• Task brief: Show every line that has the string "model" in it.

• Data section:
--*--

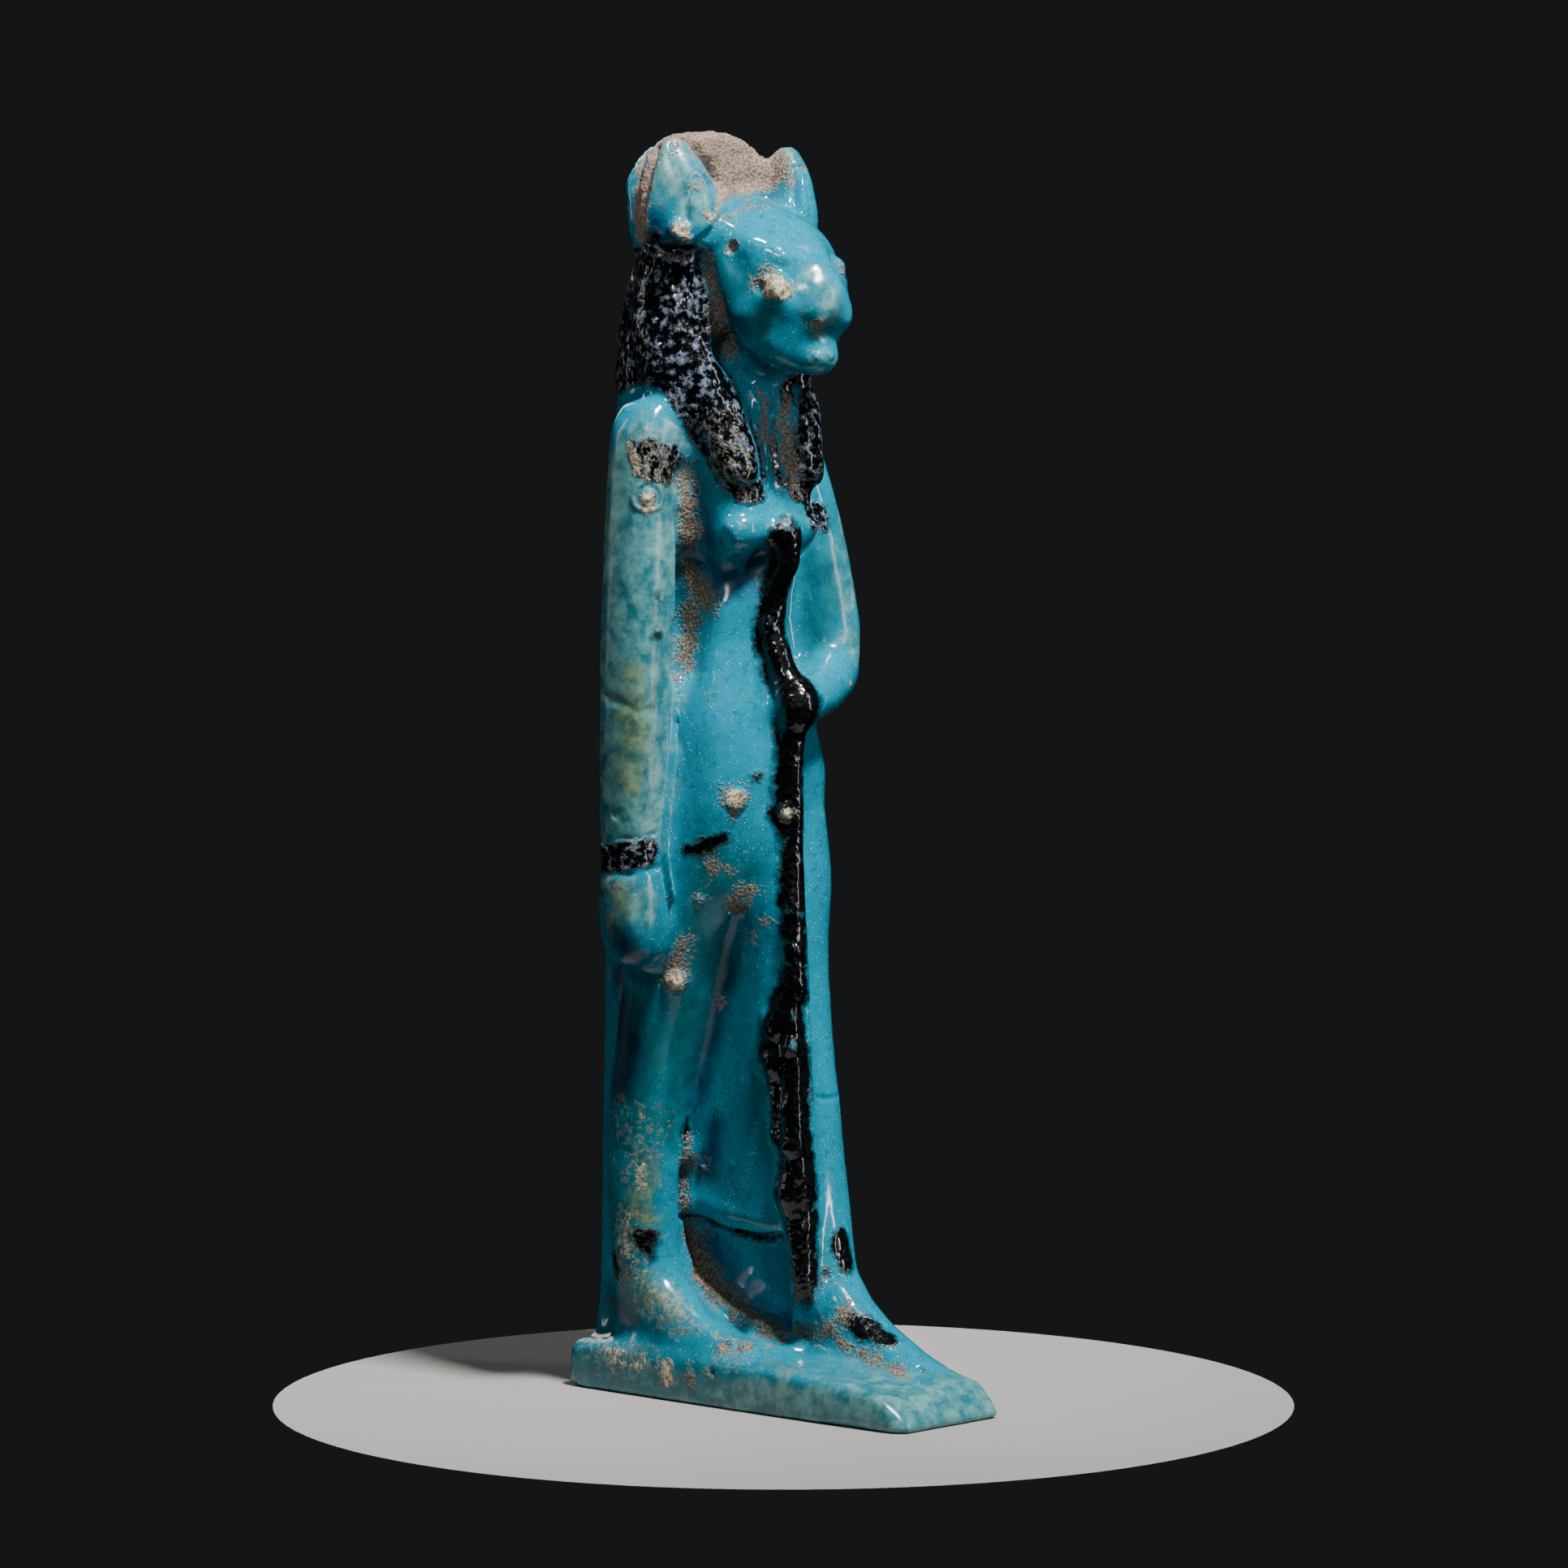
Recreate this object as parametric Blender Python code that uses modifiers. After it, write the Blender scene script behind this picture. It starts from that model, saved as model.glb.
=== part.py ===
"""A small glazed figure of a standing goddess with the head of a lioness, on its own plinth.

The figure, its back pillar, its sceptre and its plinth are one piece of moulded and fired faience.
It faces -Y, +X is on its left-hand side, and the origin is the centre of the plinth's underside.
The body is built up like clay: overlapping lumps are fused into one skin, cut back, and smoothed
as a glaze smooths them.
"""

import math

import bmesh
import bpy
from mathutils import Euler, Matrix, Vector

# Driving sizes, in metres.
FIGURE_HEIGHT = 0.0715
PLINTH_LENGTH = 0.0268
PLINTH_WIDTH = 0.0094
PLINTH_HEIGHT = 0.0029
PLINTH_WORN_HEIGHT = 0.0021  # at the front, where the top edge is rubbed down
PLINTH_WEAR_LENGTH = 0.0090  # how far back from the front the wear reaches
PLINTH_FRONT_SLOPE = 0.0017  # how far the worn front face leans back
PLINTH_EDGE = 0.04 * PLINTH_WIDTH  # how much its back and its front are rounded off
PLINTH_SQUARENESS = 14.0
BACK_TO_BODY_AXIS = 0.0076
PILLAR_WIDTH = 0.0050
PILLAR_DEPTH = 0.0032
PILLAR_INSET = 0.0003  # from the plinth's back to the pillar's

# The figure's own measure: its height is this many parts, and every length of the figure below
# is in parts, from the body's axis and from the plinth's top.
PARTS_IN_HEIGHT = 71.5
PART = FIGURE_HEIGHT / PARTS_IN_HEIGHT
BODY_AXIS_Y = PLINTH_LENGTH / 2 - BACK_TO_BODY_AXIS

# How finely the fused skin is made.
SKIN_STEPS_IN_HEIGHT = 210
SKIN_STEP = FIGURE_HEIGHT / SKIN_STEPS_IN_HEIGHT
SKIN_SMOOTHING = 6
KEPT_SHARE_OF_FACES = 0.105
SECTION_SIDES = 28
ELLIPSOID_RINGS = 18
ROOT_DEPTH = 0.8  # how far a lump that stands on the plinth goes into it, in parts
FLOOR_TRIM = 0.0006  # what the plinth is made too deep by, and cut off flat
BREAK_SLOPE = math.radians(34)  # how the disc's broken top falls away to either side
CUTTER_SIDE = 2 * FIGURE_HEIGHT


def placed(x, y, z):
    """A point of the figure, given in parts, in the model's own metres."""
    return Vector((x * PART, BODY_AXIS_Y + y * PART, PLINTH_HEIGHT + z * PART))


def add_ellipsoid(clay, centre, radii, turn=(0, 0, 0)):
    """A lump of three different radii, turned by three angles in degrees."""
    angles = Euler([math.radians(a) for a in turn])
    scale = Matrix.Diagonal([r * PART for r in radii]).to_4x4()
    matrix = Matrix.Translation(placed(*centre)) @ angles.to_matrix().to_4x4() @ scale
    bmesh.ops.create_uvsphere(clay, u_segments=SECTION_SIDES, v_segments=ELLIPSOID_RINGS,
                              radius=1.0, matrix=matrix)


def join(clay, lump):
    """Adds a finished lump to the clay, and frees it."""
    mesh = bpy.data.meshes.new("lump")
    lump.to_mesh(mesh)
    lump.free()
    clay.from_mesh(mesh)
    bpy.data.meshes.remove(mesh)


def section(half_across, half_along, power):
    """The points of one section: an ellipse at power 2, and squarer above it."""
    points = []
    for i in range(SECTION_SIDES):
        angle = math.tau * i / SECTION_SIDES
        across, along = math.cos(angle), math.sin(angle)
        points.append((
            half_across * math.copysign(abs(across) ** (2 / power), across),
            half_along * math.copysign(abs(along) ** (2 / power), along),
        ))
    return points


def skin(clay, rings):
    """Closes a row of rings of points into one lump."""
    lump = bmesh.new()
    rows = [[lump.verts.new(p) for p in ring] for ring in rings]
    for low, high in zip(rows, rows[1:]):
        for i in range(SECTION_SIDES):
            j = (i + 1) % SECTION_SIDES
            lump.faces.new((low[i], low[j], high[j], high[i]))
    lump.faces.new(rows[0][::-1])
    lump.faces.new(rows[-1])
    bmesh.ops.recalc_face_normals(lump, faces=lump.faces)
    join(clay, lump)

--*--

• Full solution:
Recreate this object as parametric Blender Python code that uses modifiers. After it, write the Blender scene script behind this picture. It starts from that model, saved as model.glb.
    """A point of the figure, given in parts, in the model's own metres."""